Итак, поскольку это очень важно, повторю ещё раз и по-другому: в процессе нашего исследования суицидального дискурса мы вовсе не пытались выявить некие «противоречия» внутри системы рассуждений наших респондентов, поскольку на самом деле их там и не было. Да, анализируя опросные листы, мы — на бумаге — находили формально-логические противоречия, сопоставляя отдельные элементы в целом и субъективно абсолютно непротиворечивой картины мира наших респондентов. Об этом можно говорить с полной уверенностью, потому что эти, как нам кажется (с формально-логической точки зрения), «противоречия» одинаково счастливо уживались как в головах лиц с суицидальными намерениями, так и в головах лиц с пограничными психическими расстройствами без явных суицидальных наклонностей и, наконец, что принципиально важно, у вполне здоровых в психическом отношении персонажей.

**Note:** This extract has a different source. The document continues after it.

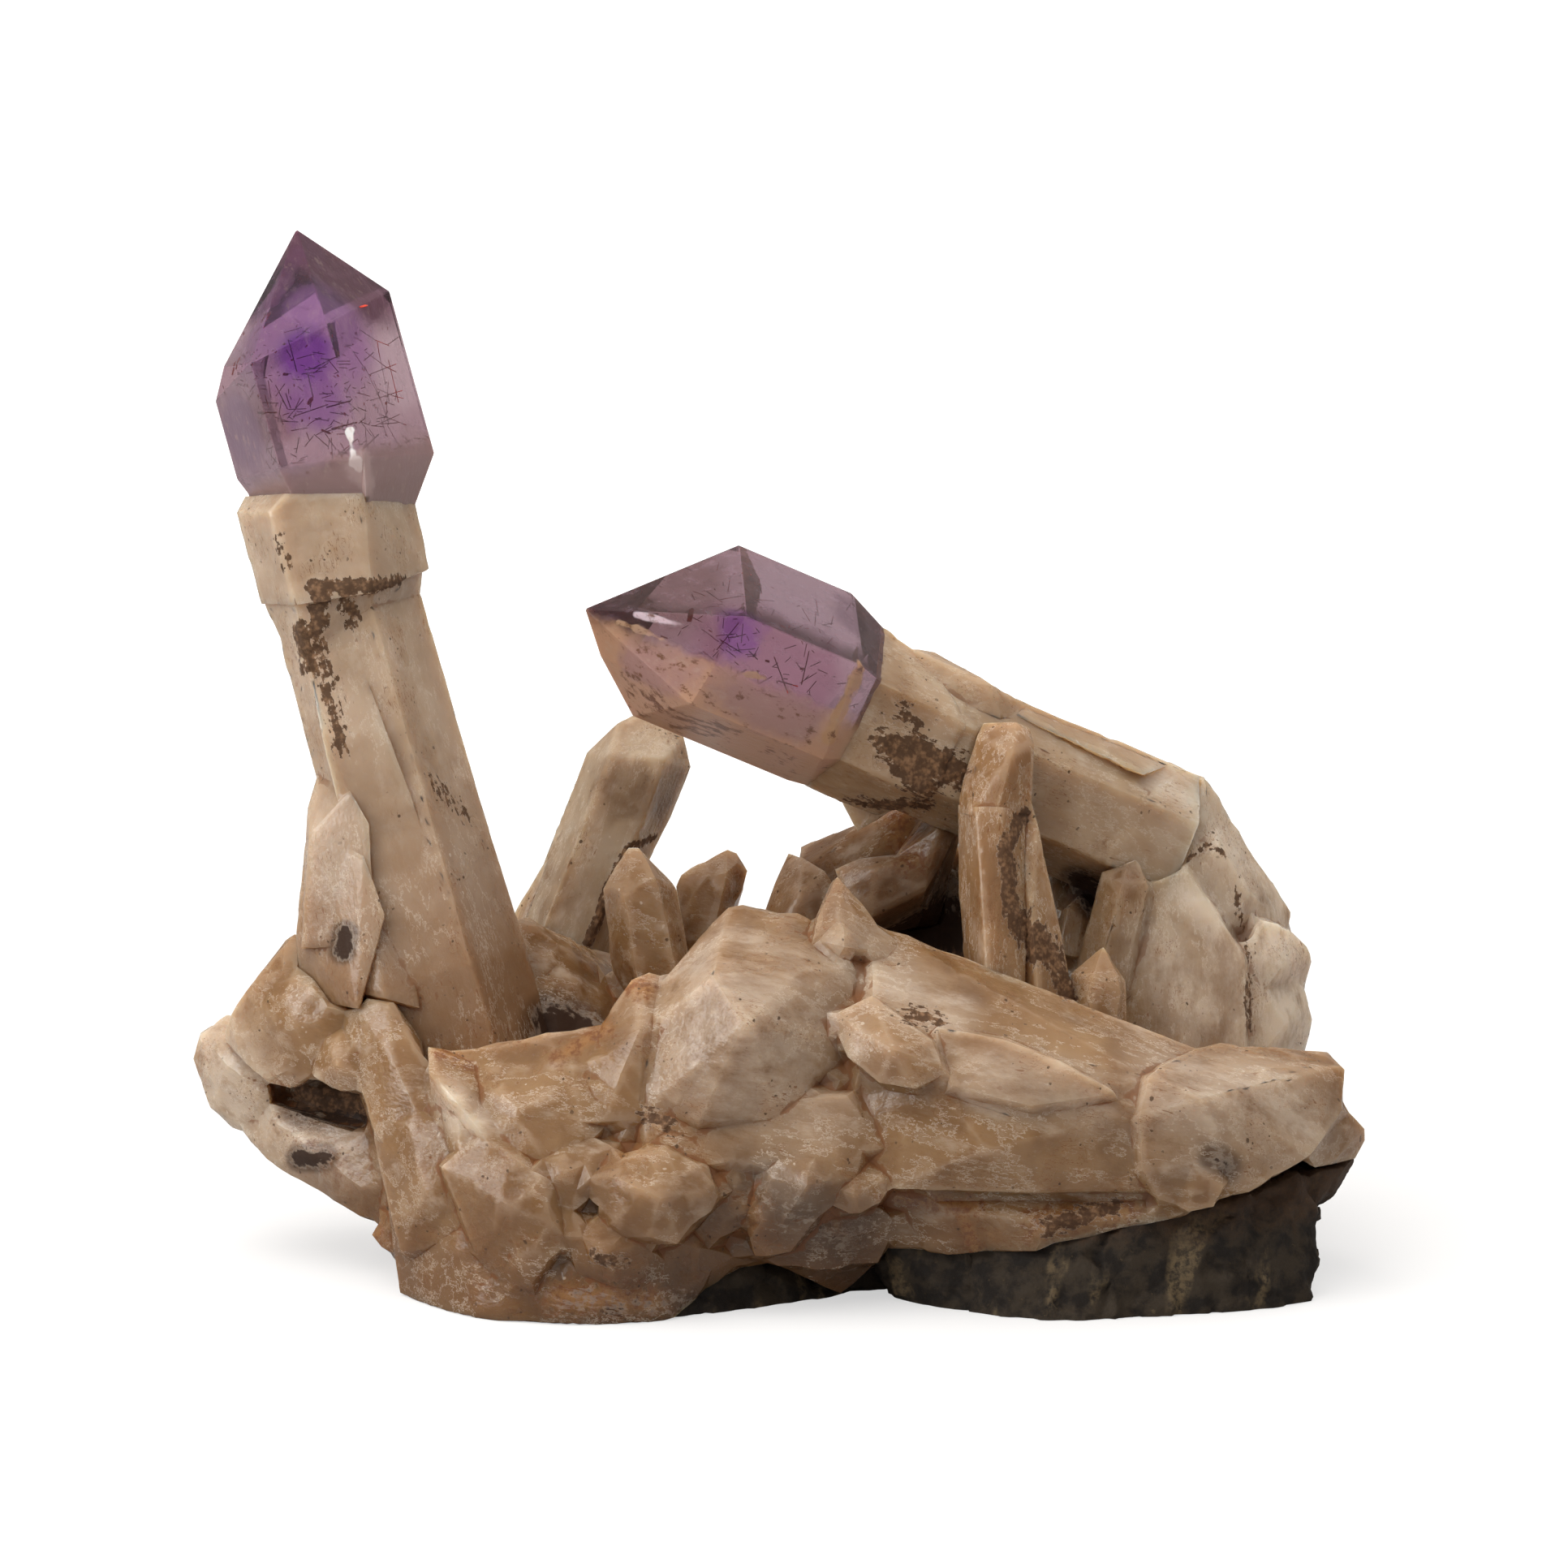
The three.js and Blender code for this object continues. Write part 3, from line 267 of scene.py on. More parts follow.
def new_material(name: str) -> tuple[bpy.types.Material, Sheet, Wire]:
    """Starts a material.

    Args:
        name: The material's name.

    Returns:
        The material, its sheet, and the place on the piece in millimetres.
    """
    material = bpy.data.materials.new(name)
    material.use_nodes = True
    material.node_tree.nodes.clear()
    sheet = Sheet(material.node_tree)
    return material, sheet, sheet.wire("ShaderNodeTexCoord", None, "Object") / MM


def new_object(name: str, data: bpy.types.ID) -> bpy.types.Object:
    """Puts a mesh, light or camera into the scene.

    Args:
        name: The object's name.
        data: What it shows.

    Returns:
        The new object.
    """
    thing = bpy.data.objects.new(name, data)
    bpy.context.scene.collection.objects.link(thing)
    return thing


@contextmanager
def edited(mesh: bpy.types.Mesh) -> Iterator[bmesh.types.BMesh]:
    """Lends a mesh for editing, and writes the changes back afterwards.

    Args:
        mesh: The mesh.

    Yields:
        Its points and faces.
    """
    work = bmesh.new()
    work.from_mesh(mesh)
    yield work
    work.to_mesh(mesh)
    work.free()


@dataclass(frozen=True)
class PhotoView:
    """The front view in which the specimen was measured, and its link to the frame."""

    tilt: float = math.radians(10.0)
    distance: float = 0.700
    centre: Triple = (0.00091, 0.00314, 0.0465)
    width: float = 0.15456
    sensor: float = 36.0

    def axes(self) -> tuple[Vector, Vector, Vector]:
        """Returns the view's right, up and back directions."""
        sine, cosine = math.sin(self.tilt), math.cos(self.tilt)
        return Vector((1, 0, 0)), Vector((0, sine, cosine)), Vector((0, cosine, -sine))

    def place(self, point: Triple) -> Vector:
        """Gives the place of a point that the front view shows.

        Args:
            point: Millimetres to the right, up and back from the picture's centre.

        Returns:
            The place in the frame, in metres.
        """
        right, up, back = self.axes()
        spread = 1.0 + point[2] * MM / self.distance
        local = (right * point[0] + up * point[1]) * MM * spread + back * point[2] * MM
        return Vector(self.centre) + local

    def measure(self, points: np.ndarray) -> np.ndarray:
        """Turns places into what the front view measures.

        Args:
            points: Places in the frame, in metres, one a row.

        Returns:
            Millimetres to the right, up and back, one row for each place.
        """
        local = (points - np.array(self.centre)) / MM
        turned = local @ np.array([list(axis) for axis in self.axes()]).T
        spread = 1.0 + turned[:, 2] * MM / self.distance
        turned[:, :2] /= spread[:, None]
        return turned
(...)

Иными словами, наличие и «прямых» и «обратных» утверждений в рамках суицидального дискурса является нормальным делом, и никакого дискомфорта, борьбы и прочей героики. Да, на фоне определённых негативных событий эта система действительно может, как мы говорим, деполяризоваться: «прямые» утверждения начинают прокручиваться внутри головы человека всё чаще и всё настойчивее, а «обратные», напротив, уходят в тень и реже выплывают на поверхность сознания, реже осознаются, реже продумываются. Но это не вопрос «конфликта» убеждений, это вопрос объёма, угла и спектра зрения. Так что же мы, если следовать логике результатов нашего исследования, должны делать в рамках психотерапевтического вмешательства? Уже неоднократно помянутый мною ВОЗ предлагает целый набор «лечебных» процедур — и принятие, и поддержка, и уговоры, и приговоры, и «ни слова о верёвке в доме повесившегося». Но задача на самом деле решается куда проще, а психотерапевтическая метода, которую мы стали использовать в работе с нашими пациентами, выказывающими суицидальные наклонности, была принципиально иной: никакой борьбы, принятия-отнятия и убеждений-пропаганды, а просто расширение пространства дискурса.